The origin of infection can be used to categorize osteomyelitis. The route of infection may be (1) hematogenous, (2) contiguous from an adjacent site of infection, or (3) secondary to direct inoculation.
Osteomyelitis can also be described as acute or chronic. Acute osteomyelitis implies a newly recognized infection. Chronic osteomyelitis suggests relapsing or untreated disease, or the presence of inert substrate for bacterial attachment that makes the infection refractory to antibiotics alone. Possible inert substrates include sequestrum, defined as necrotic bone resulting from ischemia caused by suppurative build-up, as well as prosthetic devices and other foreign bodies. Other pathologic findings of chronic osteomyelitis may include draining sinuses and formation of reactive bone, called involcrum.

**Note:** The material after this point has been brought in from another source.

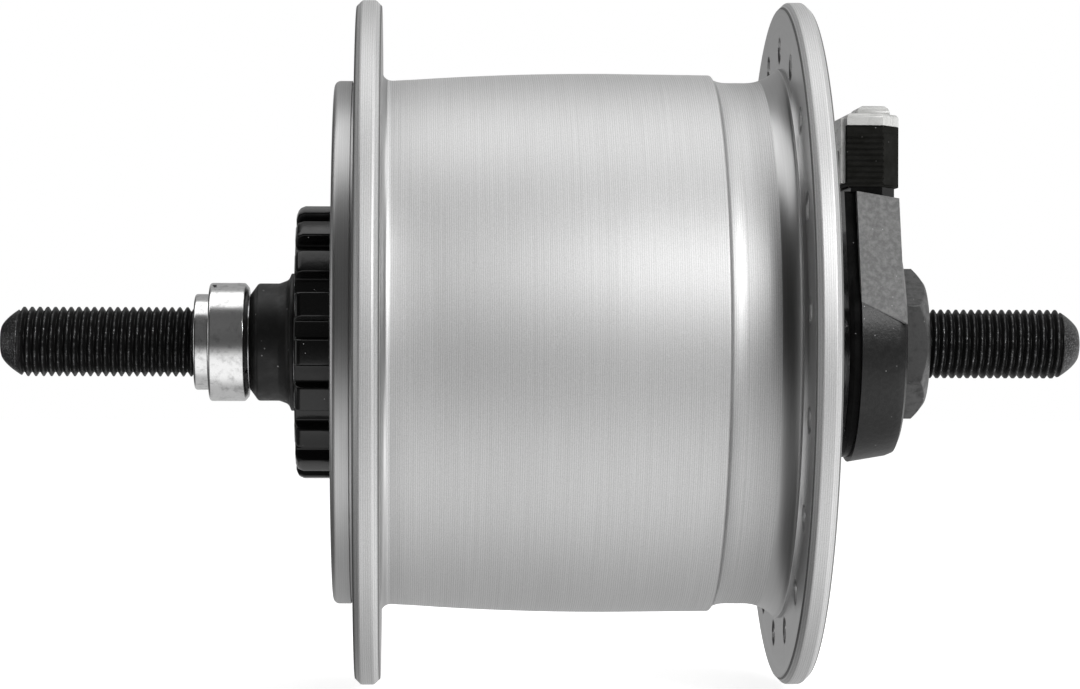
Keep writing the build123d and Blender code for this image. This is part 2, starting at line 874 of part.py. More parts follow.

Familiarity with the common pathogens in different types of osteomyelitis is important to direct empiric antibiotic therapy when culture results are not yet available. In approximately 50% of cases, no organism is isolated, and treatment must be directed against anticipated pathogens.

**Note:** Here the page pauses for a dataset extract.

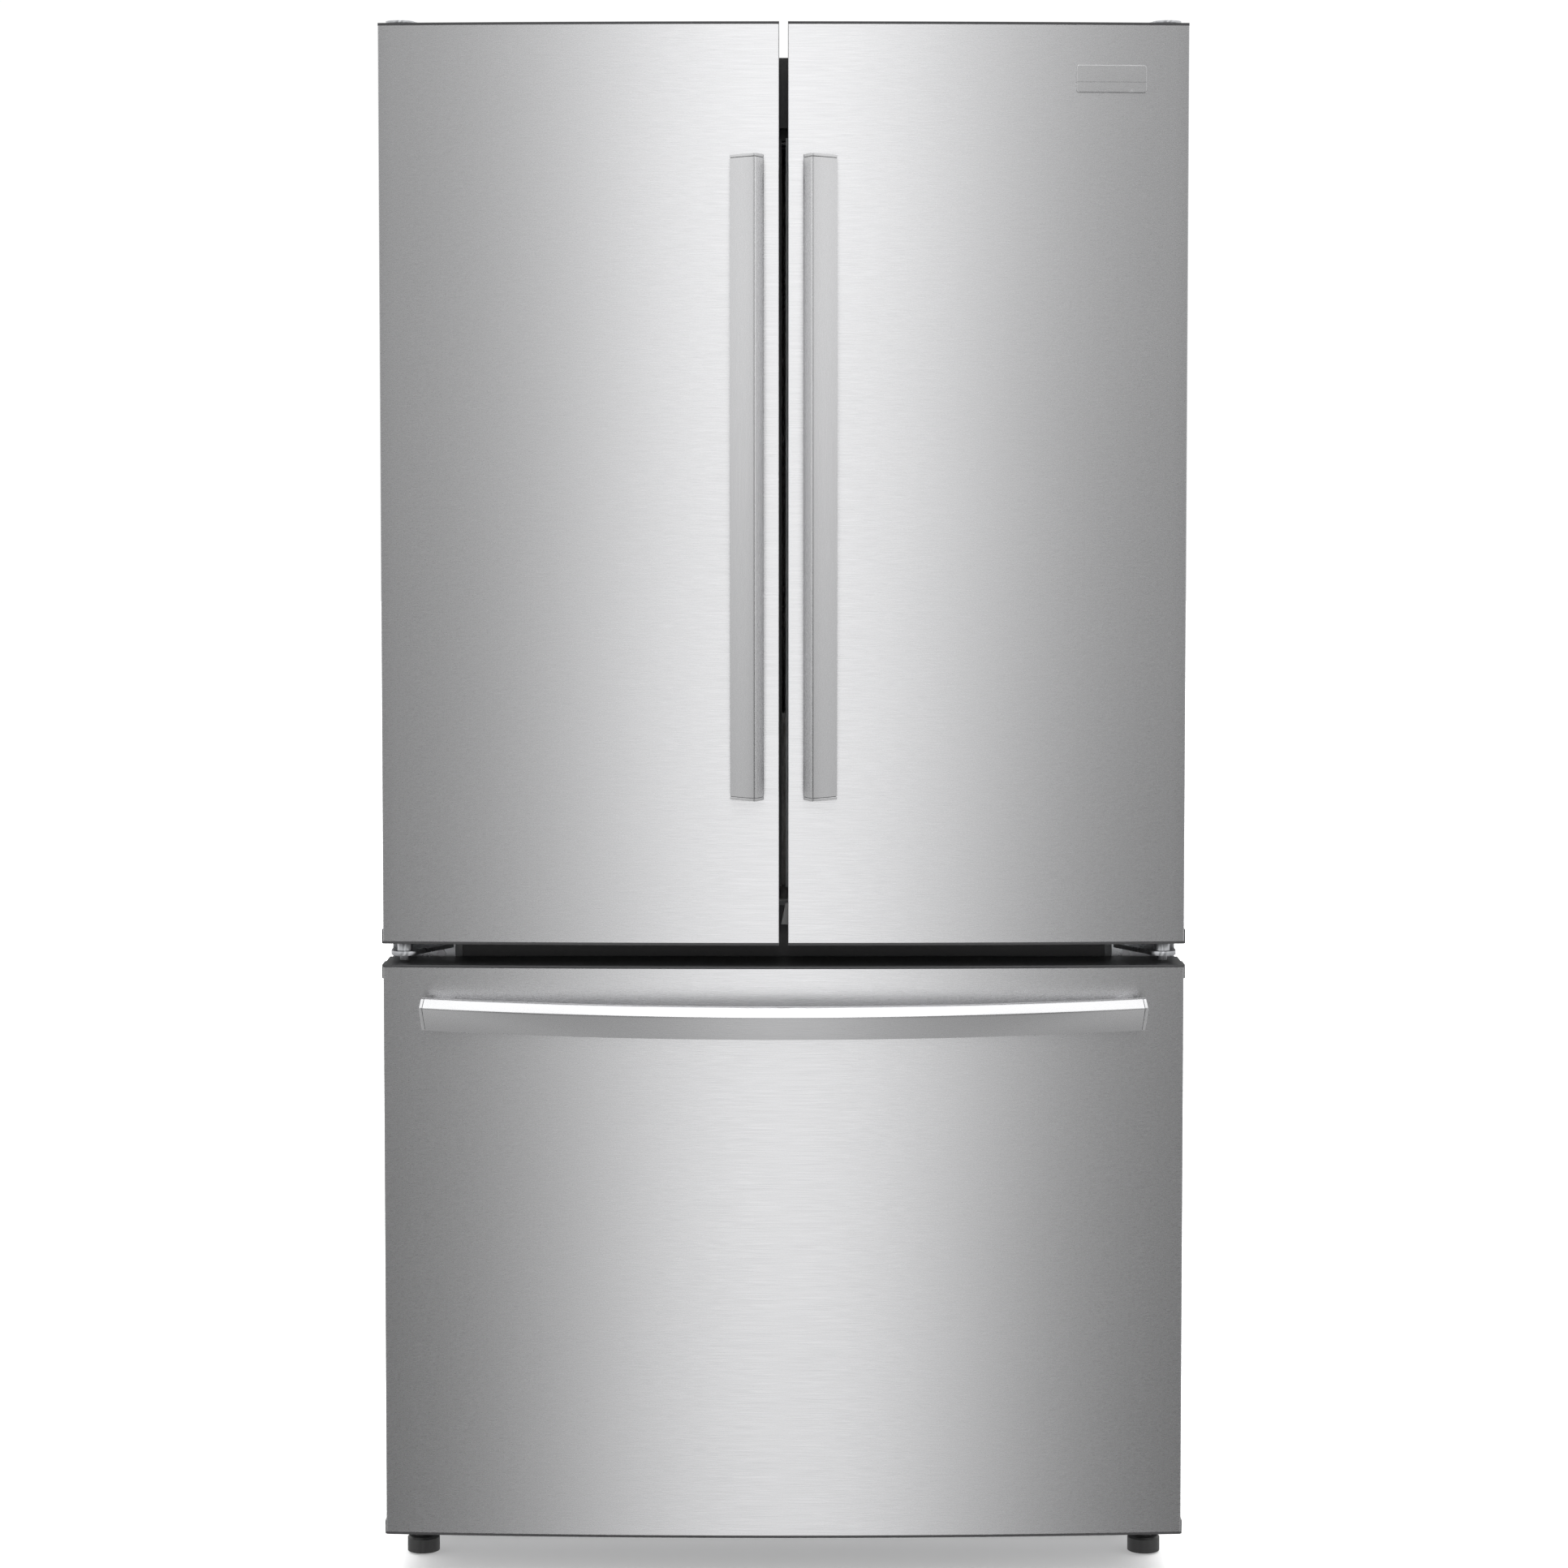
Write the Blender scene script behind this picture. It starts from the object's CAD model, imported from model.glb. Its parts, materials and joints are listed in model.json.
import json
import math

import bmesh
import bpy
from mathutils import Matrix, Vector


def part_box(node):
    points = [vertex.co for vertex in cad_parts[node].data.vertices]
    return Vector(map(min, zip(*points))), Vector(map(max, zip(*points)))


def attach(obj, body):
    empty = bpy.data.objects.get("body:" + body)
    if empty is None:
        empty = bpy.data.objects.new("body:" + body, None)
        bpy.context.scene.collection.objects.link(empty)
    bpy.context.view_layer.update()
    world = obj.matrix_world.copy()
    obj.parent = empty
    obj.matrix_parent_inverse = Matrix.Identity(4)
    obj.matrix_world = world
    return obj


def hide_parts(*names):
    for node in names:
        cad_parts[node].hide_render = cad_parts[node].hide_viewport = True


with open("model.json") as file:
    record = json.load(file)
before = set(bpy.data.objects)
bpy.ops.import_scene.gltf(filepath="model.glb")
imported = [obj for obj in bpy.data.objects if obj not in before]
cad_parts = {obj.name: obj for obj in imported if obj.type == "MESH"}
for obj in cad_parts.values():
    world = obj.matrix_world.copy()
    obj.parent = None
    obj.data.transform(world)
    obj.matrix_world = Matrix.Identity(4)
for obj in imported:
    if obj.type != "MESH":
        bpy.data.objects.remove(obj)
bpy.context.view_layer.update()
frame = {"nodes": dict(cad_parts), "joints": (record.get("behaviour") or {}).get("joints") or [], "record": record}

nodes = frame["nodes"]
record = frame["record"]
bodyOf = {n: body for body, names in record["behaviour"]["bodies"].items() for n in names}
slotOf = {part["node"]: part["material_slot"] for part in record["subparts"]}
colorOf = {m["slot"]: m["base_color"][:3] for m in record["materials"]}
print("frame loaded:", len(nodes), "nodes")

# places read off the frame: the drawer's skin gives how the front bows
faceLo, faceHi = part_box("drawer_skin")
edgeY = min(v.co.y for v in nodes["drawer_skin"].data.vertices if v.co.x > faceHi.x - 1e-4)
faceBow = edgeY - faceLo.y
faceRadius = ((faceHi.x - faceLo.x) ** 2 / 4 + faceBow ** 2) / (2 * faceBow)


def faceAt(x):
    return faceLo.y + faceRadius - math.sqrt(faceRadius ** 2 - x ** 2)


# materials

def startMaterial(name, color, roughness, metallic=0.0):
    mat = bpy.data.materials.new(name)
    mat.use_nodes = True
    tree = mat.node_tree
    bsdf = next(n for n in tree.nodes if n.type == "BSDF_PRINCIPLED")
    bsdf.inputs["Base Color"].default_value = (*color, 1)
    bsdf.inputs["Roughness"].default_value = roughness
    bsdf.inputs["Metallic"].default_value = metallic
    return mat, tree, bsdf


def objectVector(tree, scale=(1, 1, 1)):
    coord = tree.nodes.new("ShaderNodeTexCoord")
    mapping = tree.nodes.new("ShaderNodeMapping")
    mapping.inputs["Scale"].default_value = scale
    tree.links.new(coord.outputs["Object"], mapping.inputs["Vector"])
    return mapping.outputs["Vector"]


def noise(tree, vector, scale, detail=3.0, rough=0.5):
    tex = tree.nodes.new("ShaderNodeTexNoise")
    tex.inputs["Scale"].default_value = scale
    tex.inputs["Detail"].default_value = detail
    tex.inputs["Roughness"].default_value = rough
    tree.links.new(vector, tex.inputs["Vector"])
    return tex.outputs["Fac"]


def cells(tree, vector, scale, feature="F1"):
    tex = tree.nodes.new("ShaderNodeTexVoronoi")
    tex.feature = feature
    tex.inputs["Scale"].default_value = scale
    tree.links.new(vector, tex.inputs["Vector"])
    return tex.outputs["Color" if feature == "F1" else "Distance"]


def ramp(tree, value, stops):
    node = tree.nodes.new("ShaderNodeValToRGB")
    while len(node.color_ramp.elements) < len(stops):
        node.color_ramp.elements.new(0.5)
    for element, (place, color) in zip(node.color_ramp.elements, stops):
        element.position = place
        element.color = (*color, 1)
    tree.links.new(value, node.inputs["Fac"])
    return node.outputs["Color"]


def spread(tree, value, low, high, fromLow=0.3, fromHigh=0.7):
    node = tree.nodes.new("ShaderNodeMapRange")
    node.inputs["From Min"].default_value = fromLow
    node.inputs["From Max"].default_value = fromHigh
    node.inputs["To Min"].default_value = low
    node.inputs["To Max"].default_value = high
    tree.links.new(value, node.inputs["Value"])
    return node.outputs["Result"]


def multiplyColors(tree, one, other):
    node = tree.nodes.new("ShaderNodeMix")
    node.data_type = "RGBA"
    node.blend_type = "MULTIPLY"
    node.inputs["Factor"].default_value = 1.0
    tree.links.new(one, node.inputs["A"])
    tree.links.new(other, node.inputs["B"])
    return node.outputs["Result"]


def addBump(tree, bsdf, height, strength, distance):
    node = tree.nodes.new("ShaderNodeBump")
    node.inputs["Strength"].default_value = strength
    node.inputs["Distance"].default_value = distance
    tree.links.new(height, node.inputs["Height"])
    tree.links.new(node.outputs["Normal"], bsdf.inputs["Normal"])


def shades(color, low, high):
    return [tuple(min(1, c * k) for c in color) for k in (low, high)]


brushing = {
    "lineScale": 1500.0,     # brush lines per metre across the grain
    "lineLength": 9.0,       # and along it
    "contrast": (0.955, 1.03),
    "roughness": (0.25, 0.30),
    "anisotropy": 0.55,
}


def brushedSteel(name, color, grain, anisotropy=None, cfg=brushing):
    mat, tree, bsdf = startMaterial(name, color, 0.3, 1.0)
    across = [cfg["lineScale"]] * 3
    across["XYZ".index(grain)] = cfg["lineLength"]
    lines = noise(tree, objectVector(tree, tuple(across)), 1.0, 2.0, 0.6)
    finer = noise(tree, objectVector(tree, tuple(a * 2.3 for a in across)), 1.0, 1.0, 0.5)
    clouds = noise(tree, objectVector(tree), 2.2, 2.0, 0.5)
    dark, light = shades(color, *cfg["contrast"])
    streaks = ramp(tree, lines, [(0.25, dark), (0.75, light)])
    soft = ramp(tree, clouds, [(0.3, (0.97,) * 3), (0.7, (1.0,) * 3)])
    tree.links.new(multiplyColors(tree, streaks, soft), bsdf.inputs["Base Color"])
    tree.links.new(spread(tree, finer, *cfg["roughness"]), bsdf.inputs["Roughness"])
    addBump(tree, bsdf, lines, 0.012, 0.0002)
    tangent = tree.nodes.new("ShaderNodeTangent")
    tangent.direction_type = "RADIAL"
    tangent.axis = "Z"
    tree.links.new(tangent.outputs["Tangent"], bsdf.inputs["Tangent"])
    bsdf.inputs["Anisotropic"].default_value = cfg["anisotropy"] if anisotropy is None else anisotropy
    bsdf.inputs["Anisotropic Rotation"].default_value = 0.25 if grain == "X" else 0.0
    return mat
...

Among most types of osteomyelitis, Staphylococcus aureus (methicillin-susceptible or -resistant) is the microorganism most frequently isolated. Other types of bacteria, as well as fungi, have been associated with specific patient populations or clinical syndromes. Infections associated with prosthetic joints are typically caused by S. aureus or coagulase-negative staphylococci. Osteomyelitis due to diabetic foot infections is often polymicrobial, with aerobic and anaerobic bacteria. Osteomyelitis in intravenous drug abusers is commonly associated with staphylococci, gram-negative rods, or Candida species. Mycobacterium tuberculosis may cause osteomyelitis and typically affects the axial skeleton in adults (Pott’s disease). Pathogens related to specific exposures such as bites or animal contact, as well as the endemic mycoses (for example, blastomycosis and coccidioidomycosis) may also cause osteomyelitis in exposed individuals.